Третье слагаемое – тематика. Над людьми Пиросмана стояла феодальная Грузия. И Пиросман писал феодалов – старого князя, черного и тяжелого, поднимающего рог с вином, одутловатого князя – воплощение самодурства и тупости, прикрытой копеечной экзотикой восточных изречений. Он писал князей только пьющих – иного они делать не умели. На клеенках Пиросмана они пьют, едят, вытирают жирные усы и сажают рядом с собой чванных и рыхлых жен, похожих на квадратные тумбы из мяса. Князей Пиросман проклинал. И не только князей. Он не любил сектантов – молокан. Одна из самых издевательских его картин изображает молоканскую пирушку. Рисунку и живописи Пиросмана никто не учил.
Я узнавал то один, то другой факт из его жизни, и все они были безрадостны. Безрадостна была и любовь к ничтожной артистке из орточальских загородных садов – Маргарите. Маргарита была рыжей, грубой и жадной женщиной, помыкавшей Пиросманом. Она поносила его и считала идиотом. Но он за всю свою жизнь не сказал о ней худого слова.

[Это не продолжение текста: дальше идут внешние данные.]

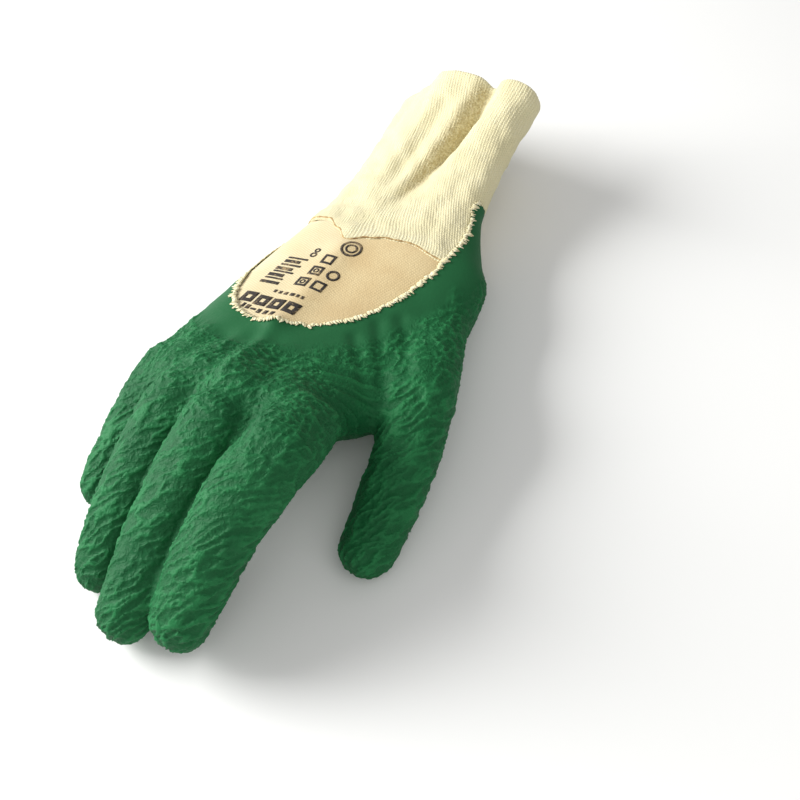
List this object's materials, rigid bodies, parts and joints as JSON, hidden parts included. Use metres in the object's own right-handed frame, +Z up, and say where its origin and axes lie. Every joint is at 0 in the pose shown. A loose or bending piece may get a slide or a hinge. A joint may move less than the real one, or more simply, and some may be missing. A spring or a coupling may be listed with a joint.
{
  "type": "gardening glove",
  "caption": "Latex-dipped cotton gardening glove for the right hand, with a rib knit cuff and a bare patch on the back, lying palm down in the shape of a hand.",
  "frame": {"origin": "on the surface that the glove lies on, under the middle of its bounding box", "axes": "+X to the thumb side, +Y along the glove to the cuff's mouth, +Z up out of the back of the hand"},
  "size_m": [0.1224, 0.2562, 0.0575],
  "materials": {
    "rib_cotton": "matt cream rib knit",
    "jersey_cotton": "matt natural cotton jersey",
    "green_latex": "crinkled, soft sheen"
  },
  "bodies": {
    "root": {"knit_cuff": "rib_cotton", "back_bare": "jersey_cotton", "back_coated": "green_latex", "palm_coated": "green_latex", "thumb": "green_latex", "finger_index": "green_latex", "finger_middle": "green_latex", "finger_ring": "green_latex", "finger_little": "green_latex"}
  },
  "joints": []
}
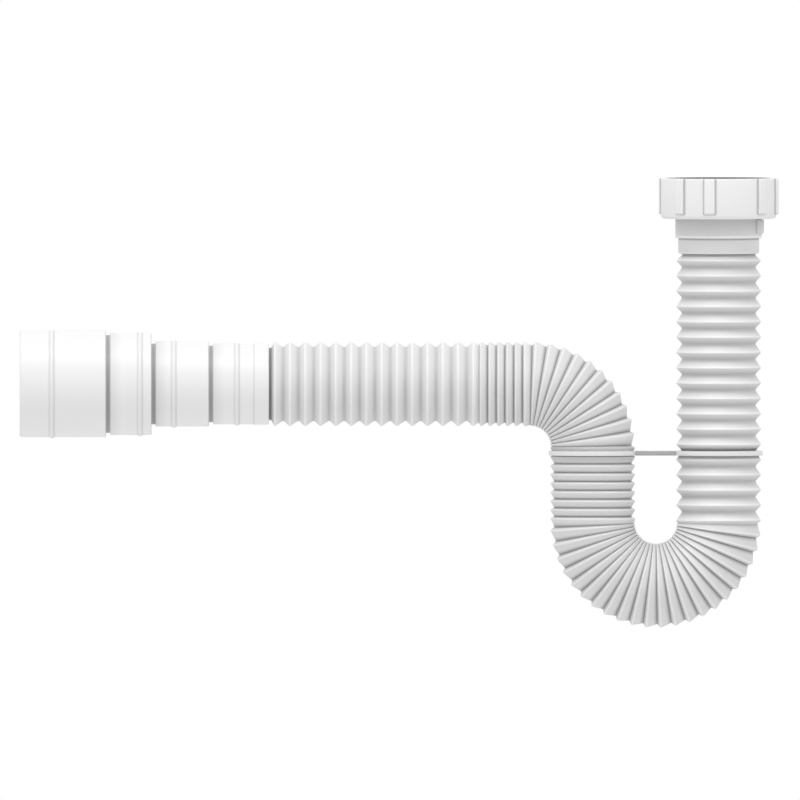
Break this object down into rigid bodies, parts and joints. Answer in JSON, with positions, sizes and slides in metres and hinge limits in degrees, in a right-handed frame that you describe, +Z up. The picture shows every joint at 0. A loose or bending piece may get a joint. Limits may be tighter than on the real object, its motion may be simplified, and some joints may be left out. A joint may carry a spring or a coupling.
{
  "type": "flexible trap",
  "caption": "White corrugated flexible sink trap with an inlet coupling nut, a holding clip and a stepped outlet adapter.",
  "frame": {"origin": "centre of the washer's sealing face inside the coupling nut", "axes": "+Z up out of the nut's mouth, -X towards the outlet; the pipe's centreline lies in the plane Y = 0"},
  "size_m": [0.3568, 0.0564, 0.2114],
  "materials": {
    "nut_plastic": "moulded white polypropylene, satin",
    "washer_rubber": "black rubber, matt",
    "fitting_plastic": "moulded white polypropylene, satin",
    "bellows_plastic": "blown white polypropylene, satin",
    "clip_plastic": "moulded white polypropylene, satin"
  },
  "bodies": {
    "trap": {"sealing_washer": "washer_rubber", "inlet_tailpiece": "fitting_plastic", "bellows_tube": "bellows_plastic", "trap_clip": "clip_plastic", "outlet_adapter": "fitting_plastic"},
    "nut": {"coupling_nut": "nut_plastic"}
  },
  "joints": [
    {"name": "nut_turn", "type": "hinge", "parent": "trap", "child": "nut", "pos_m": [0, 0, 0], "axis": [0, 0, 1], "continuous": true}
  ]
}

Вообще он был молчалив. Он носил в себе как бы сконцентрированную до последней степени тоску обездоленного люда, и тоска эта лишала его дара слова. Он молчал, но вся эта тоска кричала в его картинах, в простых и подчас неумелых линиях, в корявой подписи, в невыносимой тревоге, какой полны иные его клеенки.
Остался только один портрет Пиросмана – высокий, чахоточный, очень спокойный грузин с покатым лбом и большими, совершенно детскими глазами. Он очень стеснялся при редких встречах с «настоящими художниками» (это было перед самой смертью), и из всех его слов сквозило самоосуждение.
Нашел Пиросмана художник Кирилл Зданевич. Ему, более чем кому бы то ни было, принадлежит право говорить и писать о Пиросмане. Он сберег и показал Пиросмана всему Советскому Союзу, а теперь и всей Западной Европе.